*Goal*. The data must be returned in full and exactly as given.

*Material provided*.
===

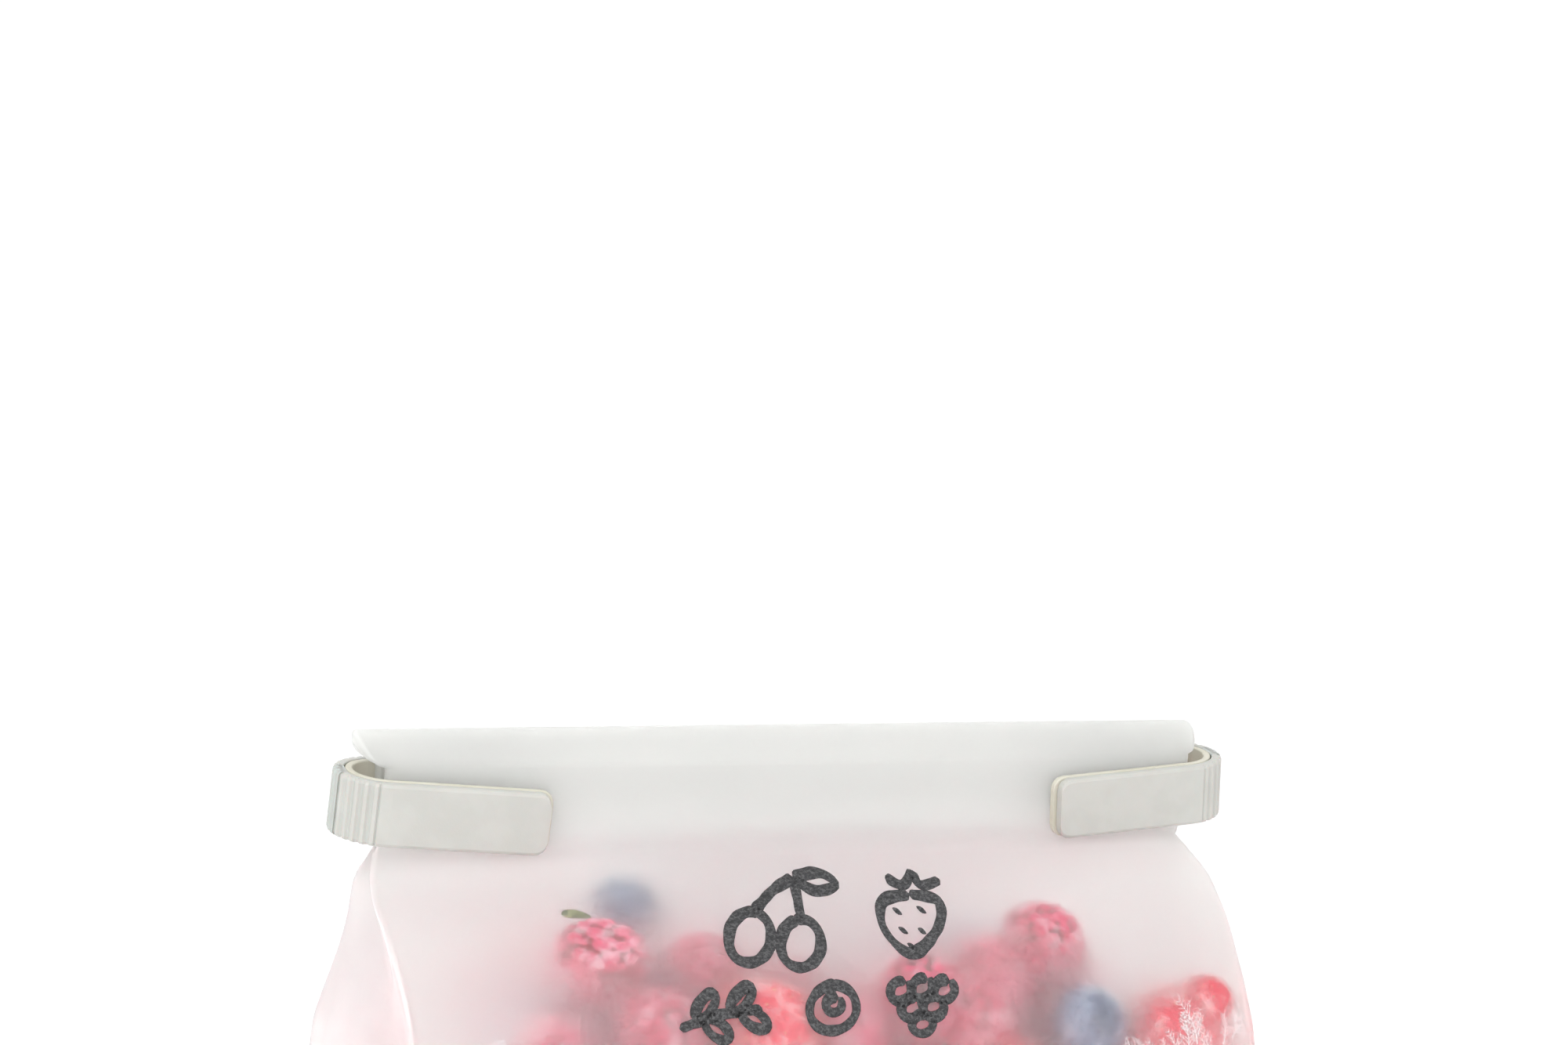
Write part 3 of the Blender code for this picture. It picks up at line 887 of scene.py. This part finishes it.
def aimCamera():
    a, e = math.radians(camera["azimuth"]), math.radians(camera["elevation"])
    away = Vector((-math.sin(a) * math.cos(e), -math.cos(a) * math.cos(e), math.sin(e)))
    ahead = -away
    right = Vector((math.cos(a), -math.sin(a), 0.0))
    up = right.cross(ahead)
    roll = math.radians(camera["roll"])
    right, up = right * math.cos(roll) + up * math.sin(roll), up * math.cos(roll) - right * math.sin(roll)
    tilt = math.radians(camera["tilt"])
    ahead, up = ahead * math.cos(tilt) + up * math.sin(tilt), up * math.cos(tilt) - ahead * math.sin(tilt)
    turn = -math.radians(camera["pan"])
    ahead, right = ahead * math.cos(turn) + right * math.sin(turn), right * math.cos(turn) - ahead * math.sin(turn)
    data = bpy.data.cameras.new("camera")
    data.lens, data.sensor_width = camera["lens"], 36.0
    eye = bpy.data.objects.new("camera", data)
    target = Vector((bag["centreX"] * mm, (bag["centreY"] - 1.0) * mm, foldTop))
    frameMatrix = Matrix((right, up, -ahead)).transposed().to_4x4()
    eye.matrix_world = Matrix.Translation(target + away * camera["distance"]) @ frameMatrix
    bpy.context.scene.collection.objects.link(eye)
    bpy.context.scene.camera = eye


def addLight(name, place, aim, size, watts, color):
    data = bpy.data.lights.new(name, "AREA")
    data.shape, data.size, data.energy, data.color = "DISK", size, watts, color
    lamp = bpy.data.objects.new(name, data)
    lamp.location = place
    lamp.rotation_euler = (Vector(aim) - Vector(place)).to_track_quat("-Z", "Y").to_euler()
    bpy.context.scene.collection.objects.link(lamp)


studio = {
    "floorRadius": 6.0,
    "floorColor": (0.92, 0.92, 0.92),
    "floorGlow": 0.12,
    "skyStrength": 1.04,
    "keyPlace": (-0.6, -0.9, 0.9),
    "keySize": 0.8,
    "keyWatts": 6.6,
    "keyColor": (1.0, 0.99, 0.98),
}

aimCamera()
bm = bmesh.new()
bmesh.ops.create_circle(bm, cap_ends=True, segments=96, radius=studio["floorRadius"])
mesh = bpy.data.meshes.new("floor")
bm.to_mesh(mesh)
bm.free()
floorFinish = Finish("paleFloor", studio["floorColor"], Roughness=0.8, Emission_Strength=studio["floorGlow"])
floorFinish.shader.inputs["Emission Color"].default_value = (1.0, 1.0, 1.0, 1.0)
mesh.materials.append(floorFinish.material)
floor = bpy.data.objects.new("floor", mesh)
bpy.context.scene.collection.objects.link(floor)

world = bpy.data.worlds.new("studio")
world.use_nodes = True
world.node_tree.nodes["Background"].inputs["Color"].default_value = (1.0, 1.0, 1.0, 1.0)
world.node_tree.nodes["Background"].inputs["Strength"].default_value = studio["skyStrength"]
bpy.context.scene.world = world
addLight("key", studio["keyPlace"], (0, 0, 0.1), studio["keySize"], studio["keyWatts"], studio["keyColor"])
bpy.context.scene.view_settings.view_transform = "Standard"
bpy.context.scene.view_settings.look = "None"
print("camera, floor and light set")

===

*Output*.
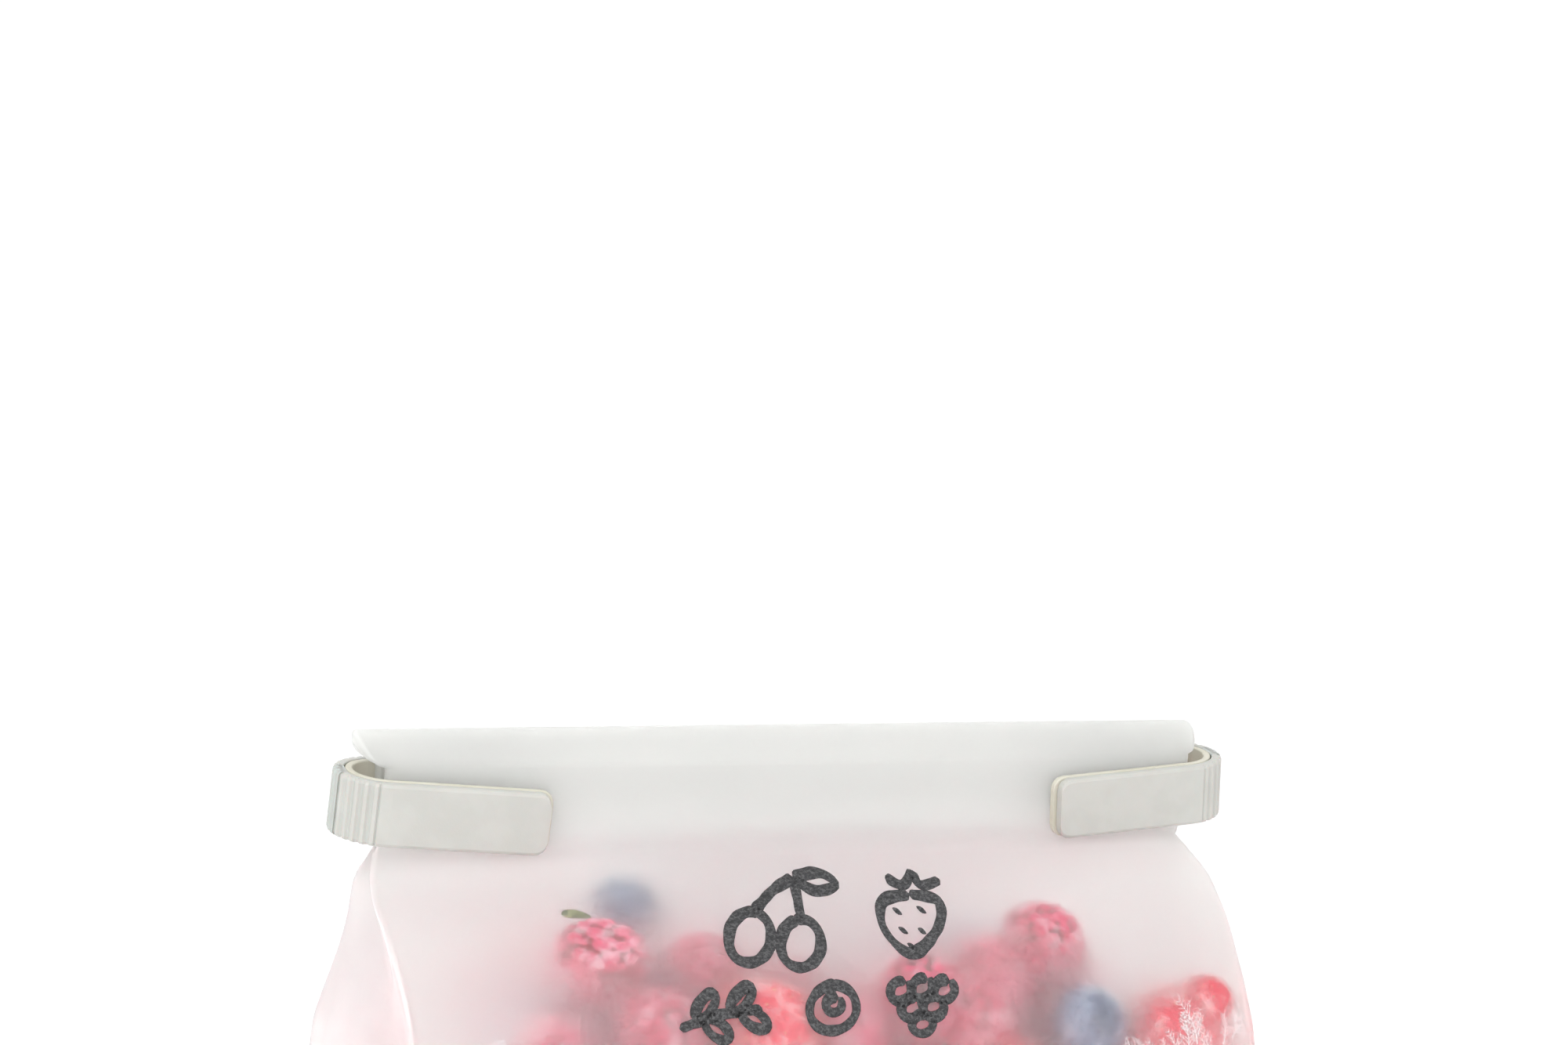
Write part 3 of the Blender code for this picture. It picks up at line 887 of scene.py. This part finishes it.
def aimCamera():
    a, e = math.radians(camera["azimuth"]), math.radians(camera["elevation"])
    away = Vector((-math.sin(a) * math.cos(e), -math.cos(a) * math.cos(e), math.sin(e)))
    ahead = -away
    right = Vector((math.cos(a), -math.sin(a), 0.0))
    up = right.cross(ahead)
    roll = math.radians(camera["roll"])
    right, up = right * math.cos(roll) + up * math.sin(roll), up * math.cos(roll) - right * math.sin(roll)
    tilt = math.radians(camera["tilt"])
    ahead, up = ahead * math.cos(tilt) + up * math.sin(tilt), up * math.cos(tilt) - ahead * math.sin(tilt)
    turn = -math.radians(camera["pan"])
    ahead, right = ahead * math.cos(turn) + right * math.sin(turn), right * math.cos(turn) - ahead * math.sin(turn)
    data = bpy.data.cameras.new("camera")
    data.lens, data.sensor_width = camera["lens"], 36.0
    eye = bpy.data.objects.new("camera", data)
    target = Vector((bag["centreX"] * mm, (bag["centreY"] - 1.0) * mm, foldTop))
    frameMatrix = Matrix((right, up, -ahead)).transposed().to_4x4()
    eye.matrix_world = Matrix.Translation(target + away * camera["distance"]) @ frameMatrix
    bpy.context.scene.collection.objects.link(eye)
    bpy.context.scene.camera = eye


def addLight(name, place, aim, size, watts, color):
    data = bpy.data.lights.new(name, "AREA")
    data.shape, data.size, data.energy, data.color = "DISK", size, watts, color
    lamp = bpy.data.objects.new(name, data)
    lamp.location = place
    lamp.rotation_euler = (Vector(aim) - Vector(place)).to_track_quat("-Z", "Y").to_euler()
    bpy.context.scene.collection.objects.link(lamp)


studio = {
    "floorRadius": 6.0,
    "floorColor": (0.92, 0.92, 0.92),
    "floorGlow": 0.12,
    "skyStrength": 1.04,
    "keyPlace": (-0.6, -0.9, 0.9),
    "keySize": 0.8,
    "keyWatts": 6.6,
    "keyColor": (1.0, 0.99, 0.98),
}

aimCamera()
bm = bmesh.new()
bmesh.ops.create_circle(bm, cap_ends=True, segments=96, radius=studio["floorRadius"])
mesh = bpy.data.meshes.new("floor")
bm.to_mesh(mesh)
bm.free()
floorFinish = Finish("paleFloor", studio["floorColor"], Roughness=0.8, Emission_Strength=studio["floorGlow"])
floorFinish.shader.inputs["Emission Color"].default_value = (1.0, 1.0, 1.0, 1.0)
mesh.materials.append(floorFinish.material)
floor = bpy.data.objects.new("floor", mesh)
bpy.context.scene.collection.objects.link(floor)

world = bpy.data.worlds.new("studio")
world.use_nodes = True
world.node_tree.nodes["Background"].inputs["Color"].default_value = (1.0, 1.0, 1.0, 1.0)
world.node_tree.nodes["Background"].inputs["Strength"].default_value = studio["skyStrength"]
bpy.context.scene.world = world
addLight("key", studio["keyPlace"], (0, 0, 0.1), studio["keySize"], studio["keyWatts"], studio["keyColor"])
bpy.context.scene.view_settings.view_transform = "Standard"
bpy.context.scene.view_settings.look = "None"
print("camera, floor and light set")